My one concern here is whether there might be legitimate cases where
we want to permit this.

>  - Glibc intends to read the value to provide userspace with a return value
>  for
>  sysconf(_SC_ARG_MAX). Newer applications can detect the presence of
>  RLIMIT_ARG_MAX, and use this to determine the current limit, set it lower,
>  or
>  set it higher.
>
>  Notes:
>  - If we allow for RLIMIT_ARG_MAX + RLIMIT_STACK space in fs/exec.c, this
>  would
>  *truly* allow a process to control how much space it needed. This would be
>  an
>  exciting feature!

Other than the comments above, and the remark that this subtly changes
the new ABI that was put in place in 2.6.23, the above sounds
reasonable.

Cheers,

Michael
Comment 12 Ollie Wild 2008-02-26 17:41:43 UTC
One thing I'm trying to understand is why the test code works at all.  In pre-2.6.23 kernels, the arguments were still stored on the stack and still counted against the RLIMIT_STACK limit.  I suspect installation of the argument pages simply bypassed the acct_stack_growth() call.  If that's the case, this test only works because it doesn't attempt to grow the stack beyond its initial (overly large) allocation.

To test this, I added

  char bogus[4096];

after the declaration of str.  Low and behold, the child crashes immediately upon startup.

This points more to a bug in the pre-2.6.23 implementation than a bug in the new implementation.

That said, moving the arguments out of the stack seems like a reasonable idea as a future enhancement.  It's not one I feel particularly motivated to pursue, though.
Comment 13 Michael Kerrisk 2008-02-28 13:09:24 UTC
Some further thoughts on Carlos's ideas:

Carlos O'Donell wrote:

> 1. Kernel should honour, for binary compatibility, the minimum [arg +
> environ]
> space of 131072 bytes, or ARG_MAX as is defined in the kernel headers.

I'd rather say that default must be at least 131072 bytes.  A lower limit should be permissible (see below).

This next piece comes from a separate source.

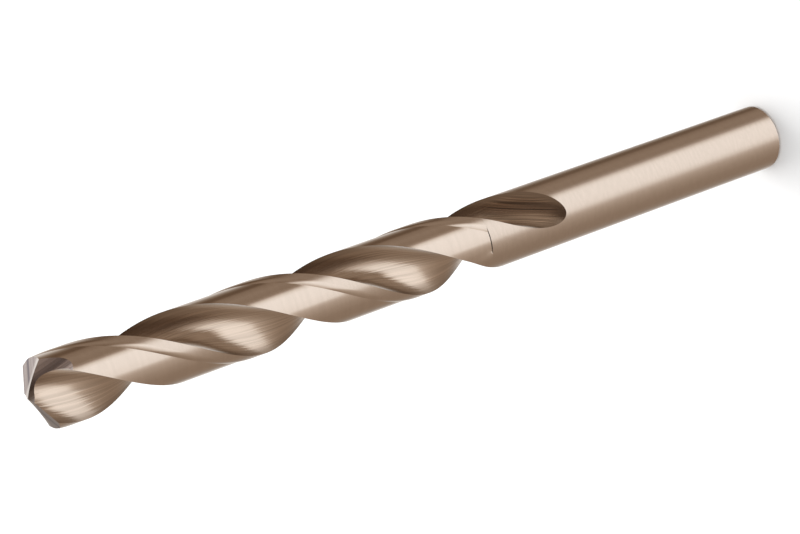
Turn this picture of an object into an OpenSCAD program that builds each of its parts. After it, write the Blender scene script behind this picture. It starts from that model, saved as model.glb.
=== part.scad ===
// Twist drill bit: a round straight shank, two right-hand helical flutes with a margin on each land,
// relief behind the margins, a flute run-out and a split point.
// The axis is Z, the shank's end face lies on z = 0 and the point is at the top.

/* [Drill] */
// Cutting diameter, which the straight shank shares
drill_d = 12; // [11:0.1:13]
// Length over all, from the shank's end to the point
overall_length = 150.6; // [140:0.1:170]
// Length of the flutes from the point, with their run-out
flute_length = 100.1; // [94:0.1:106]
// Colour of the oxide finish on the whole tool
finish = "#a58a72"; // [#a58a72:bronze, #8f8f92:bright, #3b3a3a:black]

/* [Shank] */
// Chamfer round the shank's end
shank_chamfer = 0.5; // [0.2:0.1:1]

/* [Flutes] */
// Height in which a flute goes once round
flute_lead = 64.6; // [60:0.2:72]
// Thickness of the web at the point
web = 1.9; // [1.6:0.1:2.2]
// How far the flute form stands further out, along its face, for each 100 mm away from the point
web_taper = 1.1; // [0.6:0.1:1.4]
// Radius of the flute's hollow, between the web and the heel
flute_r = 3.1; // [2.9:0.1:3.4]
// Radius of the curve on which the flute comes out of the blank
runout_r = 20; // [15:0.5:24]
// Turn of the first cutting corner about the axis
corner_turn = 33.6; // [0:0.1:90]

/* [Lands] */
// Width of a margin, along the land's outer circle
margin_w = 1.45; // [0.8:0.05:2]
// Depth of the relieved land below the margin
relief_depth = 0.24; // [0.15:0.01:0.4]
// Width of the hollow slope that leads down from a margin to the relieved land
relief_slope = 1.2; // [0.6:0.05:1.6]
// Length of the relieved lands from the point, up to their shoulder
relief_length = 83.8; // [70:0.1:84]

/* [Point] */
// Included angle of the point
point_angle = 135; // [118:1:140]
// Relief of the flank behind a lip, square to the lip
lip_relief = 15.5; // [10:0.5:18]
// Radius of the round grind that hollows the heel and thins the web
grind_r = 3.4; // [3.1:0.1:3.8]
// Slope of that grind, down from level
grind_slope = 50; // [46:1:54]
// Turn of that grind behind its own lip, seen along the axis
grind_turn = 85; // [81:1:89]
// How far the middle of the hollow is rolled towards the other lip
grind_roll = 0; // [-3:1:3]
// Distance from the point's middle to the hollow
chisel_half = 0.1; // [0.06:0.02:0.3]

/* [Hidden] */

drill_r = drill_d / 2;
land_r = drill_r - relief_depth;
web_half = web / 2;
lip_angle = point_angle / 2;                                  // between the axis and a lip
turn_rate = 360 / flute_lead;                                 // degrees of turn for each mm of height
clear = drill_d / 8;                                          // how far the flute's face is drawn past the blank

// A lip is a straight edge that passes the axis at half the web
lip_run = sqrt(pow(drill_r, 2) - pow(web_half, 2));           // from square to the axis out to the corner
corner_drop = lip_run / tan(lip_angle) - web_half * tan(lip_relief) / sin(lip_angle);
corner_z = overall_length - corner_drop;
lip_turn = corner_turn - asin(web_half / drill_r);

runout_end = overall_length - flute_length;
shoulder_z = overall_length - relief_length;
shoulder_rise = 0.1;
blank_top = overall_length + 0.6;

ring_step = 8.5 / turn_rate;                                    // height between two rings of the fluted body
flute_steps = 17;
land_steps = 8;
slope_steps = 3;
margin_steps = 3;
wheel_fn = 96;

function polar(r, a) = [r * cos(a), r * sin(a)];
function angle_of(p) = atan2(p[1], p[0]);

// Angle at which a straight lip cuts the flute's face at radius r, before it is set on the corner
function face_angle(r) =
    asin(web_half / r) + turn_rate * sqrt(max(pow(r, 2) - pow(web_half, 2), 0)) / tan(lip_angle);

// The flute's form: its face from outside the blank in to the web (u from 0 to 1), then a round hollow
// that turns up to the heel and out of the blank (u from 1 to 4)
corner_angle = face_angle(drill_r);
web_angle = face_angle(web_half) - corner_angle;
hollow_centre = polar(web_half + flute_r, web_angle);
hollow_sweep = 200;
function form(u) =
    u < 1
    ? let (r = drill_r + clear - (drill_r + clear - web_half) * u)
        polar(r, face_angle(r) - corner_angle)
    : hollow_centre + polar(flute_r, web_angle + 180 - hollow_sweep * (u - 1) / 3);

// How far the form stands out of its place at height z: by the web's taper, and in the run-out on a round curve
function taper(z) = [web_taper * (overall_length - z) / 100, 0];
end_centre = hollow_centre + taper(runout_end);
full_lift = drill_r + flute_r - norm(end_centre);
runout_height = sqrt(pow(runout_r, 2) - pow(runout_r - full_lift, 2));
function lift(z) =
    let (into = max(runout_end + runout_height - z, 0))
    runout_r - sqrt(pow(runout_r, 2) - pow(into, 2));
function shift(z) = taper(z) + polar(lift(z), angle_of(end_centre));

// Where the shifted form passes the radius r, between a value of u outside it and one inside it
function crossing(outside, inside, r, s, tries = 22) =
    tries == 0
    ? (outside + inside) / 2
    : let (u = (outside + inside) / 2)
        norm(form(u) + s) > r
        ? crossing(u, inside, r, s, tries - 1)
        : crossing(outside, u, r, s, tries - 1);

// Half of the drill's section at height z: a flute, then the land behind it up to the next leading edge
function half_section(z) =
    let (
        s = shift(z),
        relieved = z >= shoulder_z,
        heel_r = relieved ? land_r : drill_r,
        deepest = 1 + 3 * (web_angle - angle_of(hollow_centre + s)) / hollow_sweep,
        u_edge = crossing(0, deepest, drill_r, s),
        u_heel = crossing(4, deepest, heel_r, s),
        heel = angle_of(form(u_heel) + s),
        span = 180 + angle_of(form(u_edge) + s) - heel,
        share = relieved ? 1 : span / shoulder_span,
        margin = share * margin_w / drill_r * 180 / PI,
        slope = share * relief_slope / drill_r * 180 / PI,
        plain = span - margin - slope
    )
    concat(
        [for (i = [0 : flute_steps]) form(u_edge + (u_heel - u_edge) * i / flute_steps) + s],
        [for (i = [1 : land_steps]) polar(heel_r, heel + plain * i / land_steps)],
        [for (i = [1 : slope_steps])
            polar(drill_r - (drill_r - heel_r) * pow(1 - i / slope_steps, 2), heel + plain + slope * i / slope_steps)],
        [for (i = [1 : margin_steps - 1]) polar(drill_r, heel + plain + slope + margin * i / margin_steps)]
    );

// Angle between the heel and the next leading edge, just below the shoulder of the relieved lands
shoulder_span =
    let (s = shift(shoulder_z))
    180 + angle_of(form(crossing(0, 1, drill_r, s)) + s) - angle_of(form(crossing(4, 1, drill_r, s)) + s);

function turned(p, a) = [p[0] * cos(a) - p[1] * sin(a), p[0] * sin(a) + p[1] * cos(a)];
function ring(z) =
    let (half = half_section(z), turn = corner_turn + turn_rate * (z - corner_z))
    [for (side = [0, 180], p = half) concat(turned(p, turn + side), z)];

// The lowest ring is round and sunk into the shank, below where the flutes have come out
seat_depth = 1;
seat_inset = 0.2;
function seat_ring(above) =
    [for (p = above) concat(polar(drill_r - seat_inset, angle_of(p)), runout_end - seat_depth)];

function steps(from, to) =
    let (n = ceil((to - from) / ring_step))
    [for (i = [1 : n]) from + (to - from) * i / n];
fine_height = 2 * ring_step;
fine_steps = 6;
heights = concat(
    [for (i = [1 : fine_steps]) runout_end + fine_height * pow(i / fine_steps, 2)],
    steps(runout_end + fine_height, shoulder_z - shoulder_rise),
    [shoulder_z],
    steps(shoulder_z, blank_top)
);

// A closed solid through rings that all have the same number of points
module loft(rings) {
    n = len(rings[0]);
    last = len(rings) - 1;
    points = [for (r = rings) each r];
    walls = [for (k = [0 : last - 1], i = [0 : n - 1])
        let (j = (i + 1) % n)
        each [
            [k * n + i, (k + 1) * n + i, k * n + j],
            [k * n + j, (k + 1) * n + i, (k + 1) * n + j]
        ]];
    ends = [[for (i = [0 : n - 1]) i], [for (i = [n - 1 : -1 : 0]) last * n + i]];
    polyhedron(points, concat(walls, ends));
}

module shank() {
    rotate_extrude($fn = wheel_fn)
        polygon([
            [0, 0],
            [drill_r - shank_chamfer, 0],
            [drill_r, shank_chamfer],
            [drill_r, runout_end],
            [0, runout_end]
        ]);
}

module fluted_body() {
    rings = [for (z = heights) ring(z)];
    loft(concat([seat_ring(rings[0])], rings));
}

// The flat flank behind a lip, which runs along +X here
module flank() {
    size = 2 * drill_d;
    rotate([lip_relief, 90 - lip_angle, 0])
        translate([-size / 2, -size / 2, 0])
            cube([size, size, drill_d]);
}

// The round grind that hollows this land's heel and ends at the middle of the point, where it thins the
// web in front of the other lip
module heel_grind() {
    rotate([0, 90 + grind_slope, -grind_turn])
        rotate([0, 0, grind_roll])
            translate([-grind_r - chisel_half, 0, 0])
                cylinder(r = grind_r, h = 4 * drill_d, center = true, $fn = wheel_fn);
}

module twist_drill() {
    color(finish)
        difference() {
            union() {
                shank();
                fluted_body();
            }
            translate([0, 0, overall_length])
                for (side = [0, 180])
                    rotate([0, 0, lip_turn + side]) {
                        flank();
                        heel_grind();
                    }
        }
}

twist_drill();
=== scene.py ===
import math

import bmesh
import bpy
from mathutils import Matrix, Vector


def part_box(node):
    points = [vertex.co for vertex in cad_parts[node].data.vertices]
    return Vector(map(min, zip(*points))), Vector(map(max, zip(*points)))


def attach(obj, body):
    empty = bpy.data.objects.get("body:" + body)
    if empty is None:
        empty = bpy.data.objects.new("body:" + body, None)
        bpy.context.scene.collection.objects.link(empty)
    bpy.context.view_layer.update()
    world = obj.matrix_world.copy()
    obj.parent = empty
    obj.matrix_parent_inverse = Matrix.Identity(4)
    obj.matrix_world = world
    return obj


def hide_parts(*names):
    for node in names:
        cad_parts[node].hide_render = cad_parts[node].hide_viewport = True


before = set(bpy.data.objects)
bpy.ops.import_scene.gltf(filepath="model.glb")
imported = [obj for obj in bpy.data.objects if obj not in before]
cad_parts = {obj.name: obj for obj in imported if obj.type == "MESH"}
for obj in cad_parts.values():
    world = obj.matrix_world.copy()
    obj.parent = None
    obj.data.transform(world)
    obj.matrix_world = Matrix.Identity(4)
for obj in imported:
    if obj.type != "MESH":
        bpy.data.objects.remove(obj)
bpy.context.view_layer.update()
mm = 0.001
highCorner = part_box("twist_drill")[1]
drillRadius = highCorner.x / mm      # the script works in millimetres up to the finished mesh
drillLength = highCorner.z / mm
print("frame loaded: radius %.2f mm, length %.1f mm" % (drillRadius, drillLength))


def polar(radius, degrees):
    angle = math.radians(degrees)
    return Vector((radius * math.cos(angle), radius * math.sin(angle)))


def degreesOf(vector):
    return math.degrees(math.atan2(vector.y, vector.x))


# The drill's sizes and how finely it is made, in millimetres and degrees
drill = {
    "shankChamfer": 0.5,
    "fluteLead": 64.6,
    "fluteLength": 100.1,
    "web": 1.9,
    "webTaper": 1.1,           # how far the flute form moves out for each 100 mm from the point
    "hollowRadius": 3.1,
    "hollowSweep": 200,        # how far round the flute's hollow is drawn
    "runoutRadius": 20.0,
    "cornerTurn": 33.6,
    "marginWidth": 1.45,
    "reliefDepth": 0.24,
    "slopeWidth": 1.2,
    "reliefLength": 83.8,
    "shoulderRise": 0.02,      # height of the sharp step, painted near black as shade, in which the relief ends
    "stepFrom": 0.5,           # share of the land's width, from the heel, at which that step begins
    "shoulderBlend": 5.0,      # height over which the relief ends softly at the heel itself
    "pointAngle": 135.0,
    "lipRelief": 15.5,
    "grindRadius": 3.4,
    "grindSlope": 50.0,
    "grindTurn": 85.0,
    "grindRoll": 0.0,
    "chiselHalf": 0.1,
    "fluteSegments": 40,       # segments of one section that lie in one flute
    "landSegments": 16,
    "slopeSegments": 6,
    "marginSegments": 6,
    "halvings": 30,            # tries at finding where the flute's form passes a radius
    "ringTurn": 2.5,           # turn between two rings
    "fineTurn": 16.0,          # turn at the start of the run-out that has closer rings
    "fineRings": 18,
    "topLength": 10.0,         # the top part that the point is ground on
    "topSpare": 0.6,           # how far it stands over the point before the grinding
    "wheelSegments": 120,
    "wheelCuts": 12,
    "hair": 0.001,             # a height too small to matter
    "mergeDistance": 0.0005,
    "sharpAngle": 13.0,
}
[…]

> 2. A robust and future proof implementation likely involves a new RLIMIT, let
> us say RLIMIT_ARG_MAX.
>
> - The kernel will allow this value to be read and write. 
>
> - Reading RLIMIT_ARG_MAX returns the current number of bytes the kernel will
> allow for [arg + environ] space.
> 
> - Increasing RLIMIT_ARG_MAX beyond the current value requires 
> CAP_SYS_RESOURCE, and the kernel will allow the VM to grow to RLIMIT_ARG_MAX 
> + RLIMIT_STACK space.
>
> - Decreasing RLIMIT_ARG_MAX below ARG_MAX returns an error.

There's no reason why we should impose this restriction.  Providing a new rlimit gives the user explicit control of the ABI.  The only thing we should guarantee is that by default, at least the old ARG_MAX bytes of space is guaranteed.  If the user chooses to explicitly set a lower rlimit, there's no reason not to honor that.
Comment 14 Carlos O'Donell 2008-02-29 08:56:58 UTC
Michael,

Yes, you are probably right. Could the manpage indicate that lowering this value below the compiled ARG_MAX violates POSIX?

I hope that Peter's RLIMIT_ARG_MAX patch gets picked up. This would give us forward progress.
Comment 15 Alan 2008-09-23 04:06:57 UTC
Michael - can we document that and close the bug as DOCUMENTED ?
Comment 16 Michael Kerrisk 2008-10-04 19:32:56 UTC
(In reply to comment #15)
> Michael - can we document that and close the bug as DOCUMENTED ?

Hi Alan,

In fact, the problem has by now been fixed, I just hadn't got round to documenting it.  See Linus' http://thread.gmane.org/gmane.linux.kernel/646709/focus=648101,
checked into 2.6.25 as commit a64e715fc74b1a7dcc5944f848acc38b2c4d4ee2.
This commit imposes a floor on ARG_MAX, so that it can't be set lower than the pre-2.6.23 limit of 32 pages (128k on x86-32).  (Ulrich also checked in some changes to glibc so that syscon(_SC_ARG_MAX) nowadays reports things correctly again.)

I'm making some changes to the execve(2) man page to document this (for man-pages-3.11).  They should be available in the next hour or so via git.